The 26B A4B model is the clever middle ground: bigger total capacity, but only about 4B active parameters per forward pass.
Smaller Gemma 4 models are the real story for IoT and on-device AI, where latency, privacy, and offline use beat raw benchmark flexing.
Picking the right Gemma 4 model is mostly a deployment question, not a benchmark question.

What is the Gemma 4 family?

Gemma 4 is Google's open model family designed to cover a wide deployment range, from local edge hardware to cloud servers. Google highlights multimodal input, long context, multilingual support, and commercially permissive licensing, which makes the family more practical than a single flagship model dropped into every use case [1].

Google's own positioning is clear: Gemma 4 is built to "move beyond chat" and support logic-heavy, coding, multimodal, and agentic workflows [1]. That matters because open models usually force a trade-off.
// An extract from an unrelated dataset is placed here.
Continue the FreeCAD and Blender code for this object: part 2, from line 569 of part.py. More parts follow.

You either get small enough for devices, or capable enough for serious work. Gemma 4 tries to cover both.

From the available documentation and community release summaries, the family includes four main variants: E2B, E4B, 26B A4B, and 31B [1][3]. The naming is a little messy at first glance, but the strategic pattern is simple. The E-series is for constrained hardware. The 26B A4B and 31B models stretch upward for more demanding workloads.

What I noticed is that Google is not selling one "best" model here. It's selling a deployment ladder.
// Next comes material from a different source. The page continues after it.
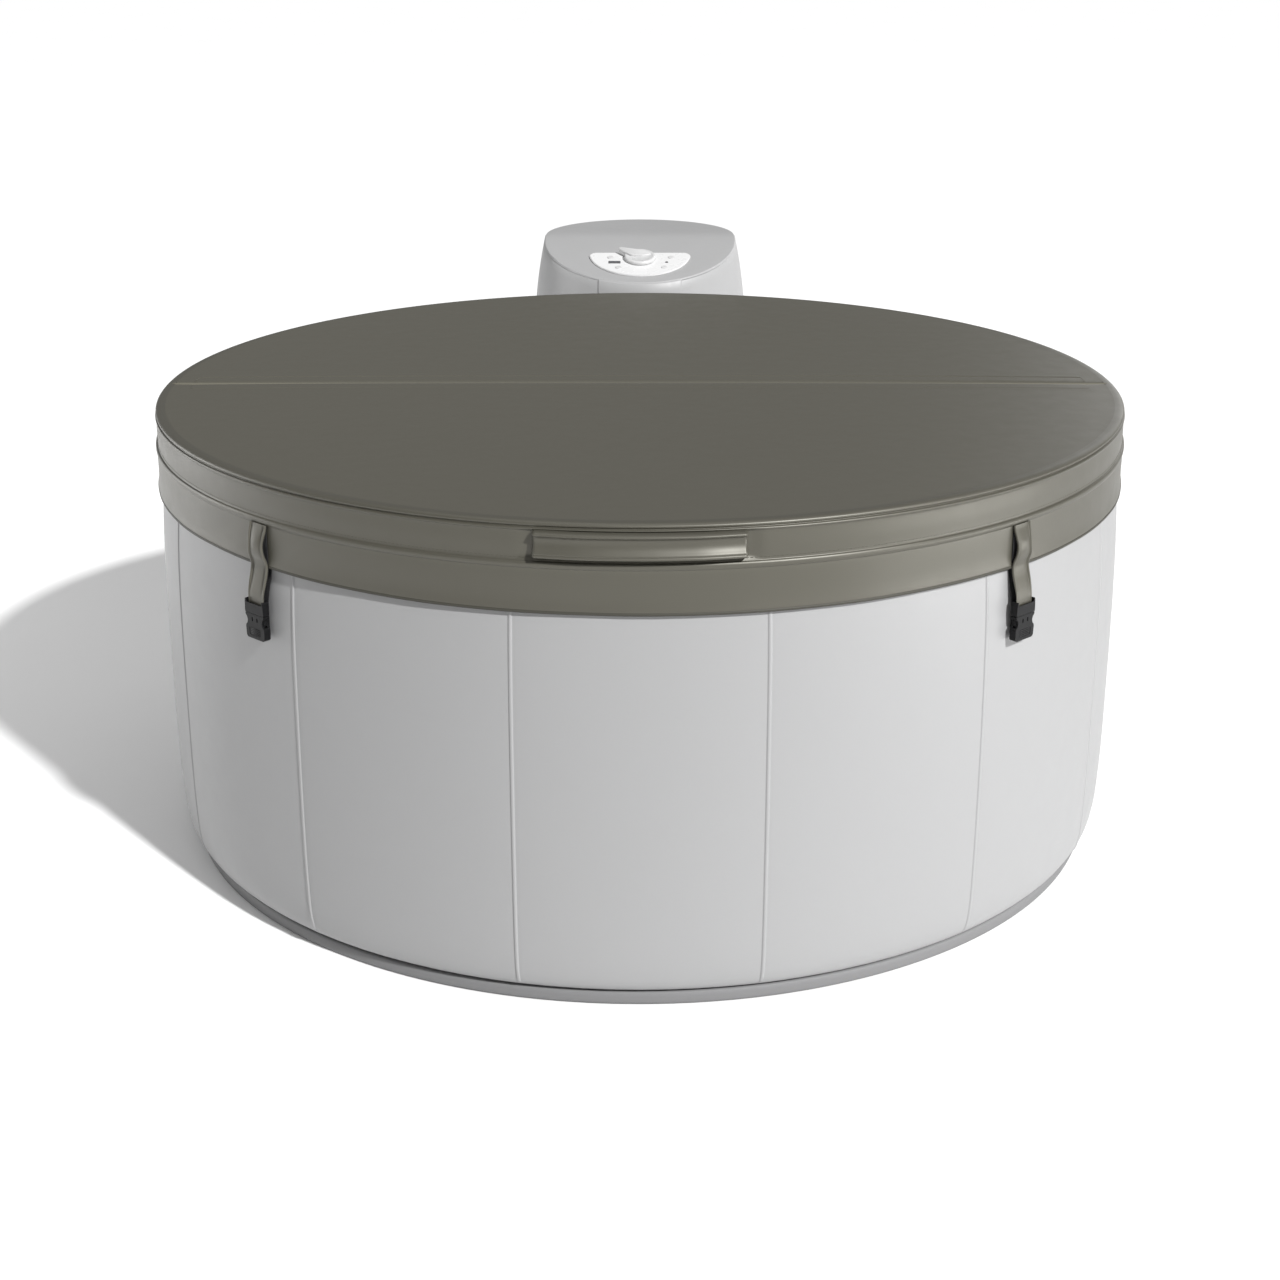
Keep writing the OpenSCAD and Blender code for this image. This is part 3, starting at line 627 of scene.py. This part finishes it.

How do Gemma 4 models map from consumer devices to IoT?

Gemma 4 maps well from consumer hardware to IoT because the family pairs smaller edge-oriented models with larger workstation and server models, while keeping the same broad capability story across the lineup. That lets teams prototype on a laptop, deploy on a phone, and scale in the cloud without switching ecosystems [1][3].
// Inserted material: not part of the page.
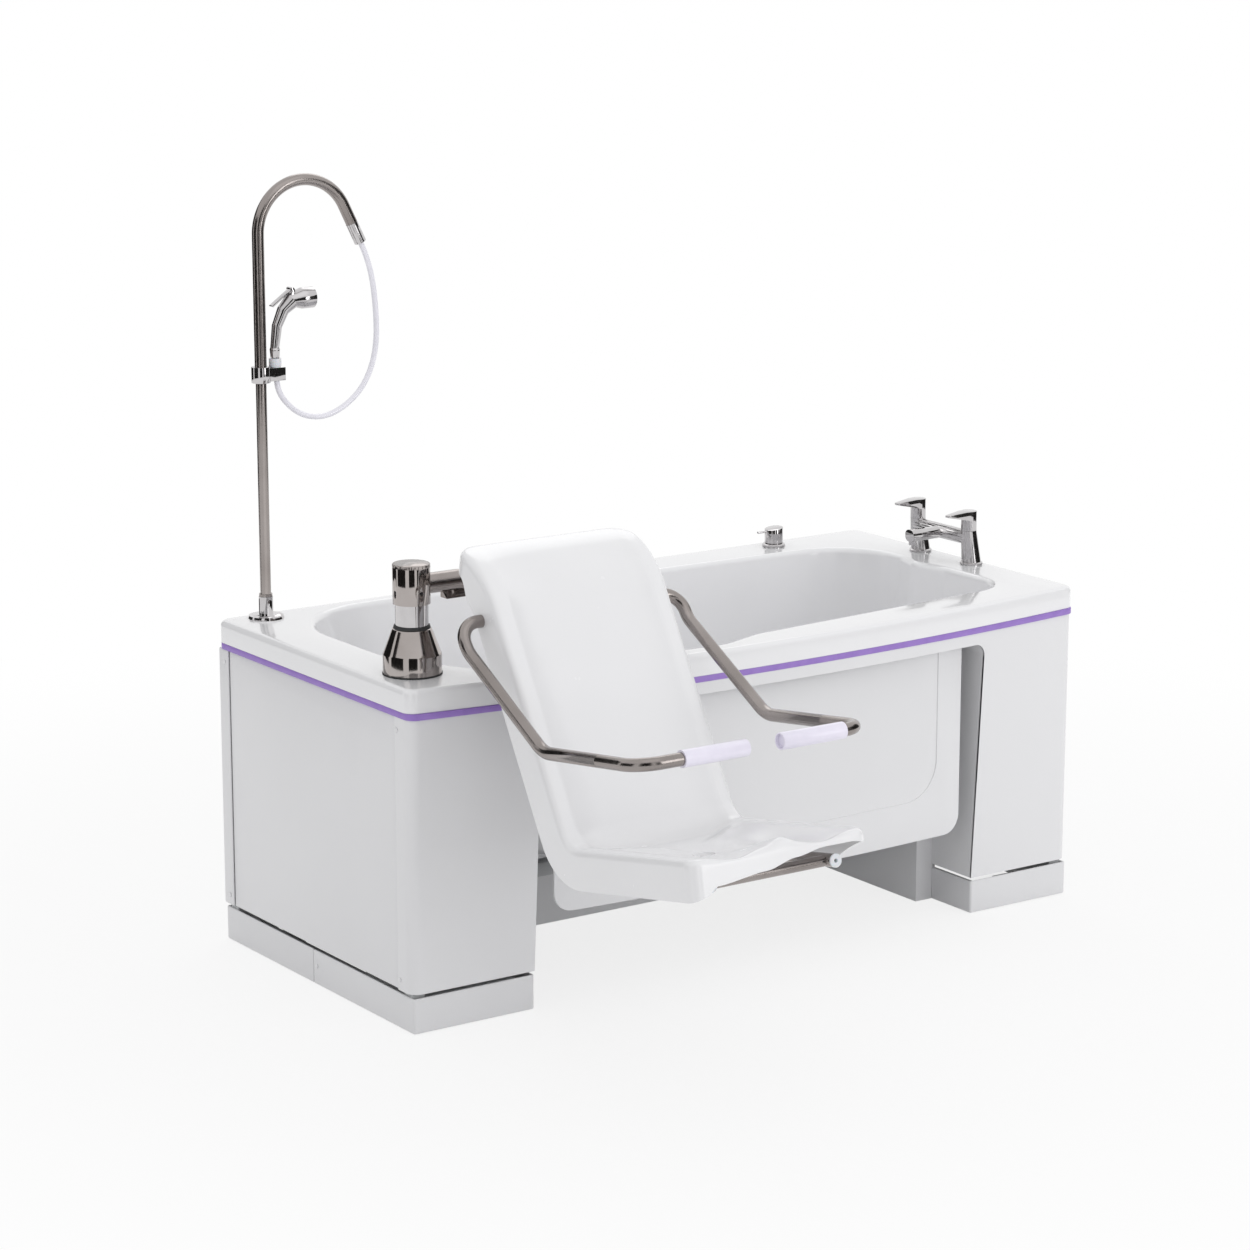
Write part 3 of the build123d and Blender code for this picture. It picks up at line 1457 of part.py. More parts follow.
# Deck backnuts: ring nuts under the deck on the tap tails and the riser tail
with BuildPart() as deck_backnuts:
    for x, y, tail in (
        (tap_x, tap_ys[0], tap_tail_radius), (tap_x, tap_ys[1], tap_tail_radius),
        (riser_x, riser_y, riser_tail_radius),
    ):
        with BuildSketch(Plane.XY.offset(deck_underside)):
            with Locations((x, y)):
                RegularPolygon(tail + nut_height, 6)
                Circle(tail + running_gap, mode=Mode.SUBTRACT)
        extrude(amount=-nut_height)
deck_backnuts.part.label = "deck_backnuts"
export_step(deck_backnuts.part, "parts/deck_backnuts.step")

# Knob base: chromed ring on the deck, bored for the waste knob's stem
with BuildPart() as knob_base:
    add(turned(knob_x, knob_y, [
        (knob_stem_radius + running_gap, bath_height), (knob_base_radius, bath_height),
        (knob_base_radius, bath_height + knob_base_height - tap_foot_edge),
        (knob_base_radius - tap_foot_edge, bath_height + knob_base_height),
        (knob_stem_radius + running_gap, bath_height + knob_base_height),
    ]))
knob_base.part.label = "knob_base"
export_step(knob_base.part, "parts/knob_base.step")

# Waste knob: drum with a sloping top, a short handle pin and a stem
knob_foot = bath_height + knob_base_height + face_gap
with BuildPart() as waste_knob:
    add(rod((knob_x, knob_y, knob_foot), (knob_x, knob_y, knob_top), knob_radius))
    with BuildSketch(Plane.XZ.offset(-knob_y)):
        with BuildLine():
            Polyline(
                (knob_x - knob_radius - hole_gap, knob_top - knob_slope),
                (knob_x + knob_radius + hole_gap, knob_top),
                (knob_x + knob_radius + hole_gap, knob_top + hole_gap),
                (knob_x - knob_radius - hole_gap, knob_top + hole_gap), close=True,
            )
        make_face()
    extrude(amount=2 * knob_radius, both=True, mode=Mode.SUBTRACT)
    add(rod((knob_x - pin_length, knob_y, knob_top - pin_drop),
            (knob_x, knob_y, knob_top - pin_drop), pin_radius))
    add(rod((knob_x, knob_y, bath_height - knob_stem_length), (knob_x, knob_y, knob_foot),
            knob_stem_radius))
waste_knob.part.label = "waste_knob"
export_step(waste_knob.part, "parts/waste_knob.step")

# Waste flange: dished ring in the basin floor with a spoked guide below
with BuildPart() as waste_flange:
    add(turned(waste_x, waste_y, [
        (waste_bore, waste_foot), (waste_body_radius, waste_foot),
        (waste_body_radius, basin_floor), (waste_flange_radius, basin_floor),
        (waste_flange_radius - tap_foot_edge, basin_floor + waste_flange_wall),
        (waste_seat, basin_floor + waste_flange_wall),
        (waste_bore, basin_floor - (waste_seat - waste_bore)),
    ]))
    with Locations((waste_x, waste_y, waste_foot)):
        for angle in (0, 90):
            with Locations(Rotation(0, 0, angle)):
                Box(
                    2 * waste_bore + hole_gap, guide_spoke, guide_height,
                    align=(Align.CENTER, Align.CENTER, Align.MIN),
                )
        Cylinder(
            plug_stem + guide_wall, guide_height, align=(Align.CENTER, Align.CENTER, Align.MIN)
        )
        Cylinder(
            plug_stem + running_gap, 3 * guide_height, mode=Mode.SUBTRACT,
        )
waste_flange.part.label = "waste_flange"
export_step(waste_flange.part, "parts/waste_flange.step")

# Waste plug: conical plug on a guided stem
plug_top = basin_floor + waste_flange_wall
plug_underside = basin_floor - (waste_seat - waste_bore) + hole_gap
with BuildPart() as waste_plug:
    add(turned(waste_x, waste_y, [
        (0, waste_foot - guide_height), (plug_stem, waste_foot - guide_height),
        (plug_stem, plug_underside), (waste_bore - face_gap, plug_underside),
        (waste_seat - hole_gap - face_gap, plug_top), (0, plug_top + plug_crown),
    ]))
waste_plug.part.label = "waste_plug"
export_step(waste_plug.part, "parts/waste_plug.step")

# Waste trap: bottle trap screwed to the waste, with a side outlet to the drain
with BuildPart() as waste_trap:
    add(turned(waste_x, waste_y, [
        (0, trap_foot), (waste_body_radius, trap_foot), (waste_body_radius, waste_foot),
        (waste_bore, waste_foot), (waste_bore, trap_foot + shell_wall), (0, trap_foot + shell_wall),
    ]))
    add(rod((waste_x + waste_bore + hole_gap, waste_y, trap_outlet_z),
            (outlet_end, waste_y, trap_outlet_z), waste_outlet_radius))
    add(rod((waste_x, waste_y, trap_outlet_z), (outlet_end, waste_y, trap_outlet_z),
            outlet_bore), mode=Mode.SUBTRACT)
waste_trap.part.label = "waste_trap"
export_step(waste_trap.part, "parts/waste_trap.step")

# Fastener caps: white screw caps on the corner covers and the kick plates
cap_heights = (panel_bottom + lower_cap_rise, strip_bottom - upper_cap_drop)
kick_cap_height = kick_height - kick_cap_drop
with BuildPart() as panel_screws:
    for side in (-1, 1):
        for y in (seam_front - cap_inset, seam_rear + 2 * cap_inset):
            for z in cap_heights:
                add(rod((side * (cover_x + cap_thickness), y, z), (side * cover_x, y, z), cap_radius))
        add(rod(
            (side * (kick_x + cap_thickness), kick_seam - 2 * cap_inset, kick_cap_height),
            (side * kick_x, kick_seam - 2 * cap_inset, kick_cap_height), cap_radius,
        ))
panel_screws.part.label = "panel_screws"
export_step(panel_screws.part, "parts/panel_screws.step")
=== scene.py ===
import json
import math

import bmesh
import bpy
from mathutils import Matrix, Vector


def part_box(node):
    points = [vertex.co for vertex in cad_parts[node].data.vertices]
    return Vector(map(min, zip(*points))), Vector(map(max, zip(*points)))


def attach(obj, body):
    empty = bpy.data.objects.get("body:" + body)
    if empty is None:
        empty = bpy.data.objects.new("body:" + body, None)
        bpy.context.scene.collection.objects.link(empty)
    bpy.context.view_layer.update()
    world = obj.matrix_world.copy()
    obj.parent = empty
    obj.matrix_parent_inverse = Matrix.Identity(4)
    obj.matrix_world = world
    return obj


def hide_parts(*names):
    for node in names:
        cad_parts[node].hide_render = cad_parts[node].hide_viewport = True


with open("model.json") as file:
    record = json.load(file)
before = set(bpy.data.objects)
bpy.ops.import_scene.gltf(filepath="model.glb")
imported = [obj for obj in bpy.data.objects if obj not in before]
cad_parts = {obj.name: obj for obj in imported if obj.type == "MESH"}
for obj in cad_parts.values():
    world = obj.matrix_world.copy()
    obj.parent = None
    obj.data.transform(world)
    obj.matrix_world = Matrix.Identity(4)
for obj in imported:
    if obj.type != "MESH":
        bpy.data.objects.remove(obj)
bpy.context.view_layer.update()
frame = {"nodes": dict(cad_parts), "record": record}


# Camera
# A long lens stands off the front left corner of the bath and looks slightly down,
# as in the photograph. Nothing is out of focus.
camera_place = (-4.407, -6.2885, 2.398)
camera_turn = math.radians(34.55)
camera_drop = math.radians(12.83)
bpy.ops.object.camera_add(
    location=camera_place, rotation=(math.pi / 2 - camera_drop, 0, -camera_turn)
)
camera = bpy.context.object
camera.data.lens = 105.92
camera.data.sensor_width = 36
camera.data.clip_end = 60
bpy.context.scene.camera = camera
bpy.context.scene.view_settings.view_transform = "Standard"


# Shower hose
# Smooth clear-lavender PVC hose, pushed on the fitting of the arch. It hangs in one
# loop and comes up through the holder into the handset nut.
class Value:
    """A socket of a material. Arithmetic on it adds Math nodes."""

    def __init__(self, tree, socket=None):
        self.tree = tree
        self.socket = socket

    def node(self, kind, settings, inputs, output=0):
        """Adds a node: its settings, then the numbers or links of its sockets."""
        node = self.tree.nodes.new("ShaderNode" + kind)
        for name, setting in settings.items():
            if name == "stops":
                ramp = node.color_ramp.elements
                while len(ramp) < len(setting):
                    ramp.new(0.5)
                for stop, (place, colour) in zip(ramp, setting):
                    stop.position = place
                    stop.color = (*colour, 1)
            else:
                setattr(node, name, setting)
        for name, given in inputs.items():
            if isinstance(given, Value):
                self.tree.links.new(given.socket, node.inputs[name])
            else:
                node.inputs[name].default_value = given
        return Value(self.tree, node.outputs[output])

    def maths(self, operation, first, second):
        return self.node("Math", {"operation": operation}, {0: first, 1: second})

    def __add__(self, other):
        return self.maths("ADD", self, other)

    __radd__ = __add__

    def __mul__(self, other):
        return self.maths("MULTIPLY", self, other)

    __rmul__ = __mul__


def finish(name, **surface):
    """A new material. Returns it, its coordinates in metres and a call that links sockets."""
    material = bpy.data.materials.new(name)
    material.use_nodes = True
    tree = material.node_tree
    shader = tree.nodes["Principled BSDF"]
    for socket, number in surface.items():
        shader.inputs[socket.replace("_", " ")].default_value = number

    def join(**links):
        for socket, value in links.items():
            tree.links.new(value.socket, shader.inputs[socket.replace("_", " ")])

    place = Value(tree).node("TexCoord", {}, {}, "Object")
    return material, place, join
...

The smaller models, E2B and E4B, are the obvious edge and consumer picks. Community release notes pulled from the official model materials describe them as optimized for local execution on phones, laptops, and other constrained hardware, with native audio support on the smaller models and 128K context windows [3].

That last point is easy to overlook. For IoT and device-side AI, "can it run?" is only half the question. The other half is whether it can do something useful once it runs. Long context, multimodal input, and tool use support matter if you want a device assistant, field-service helper, offline translator, or on-device UI agent.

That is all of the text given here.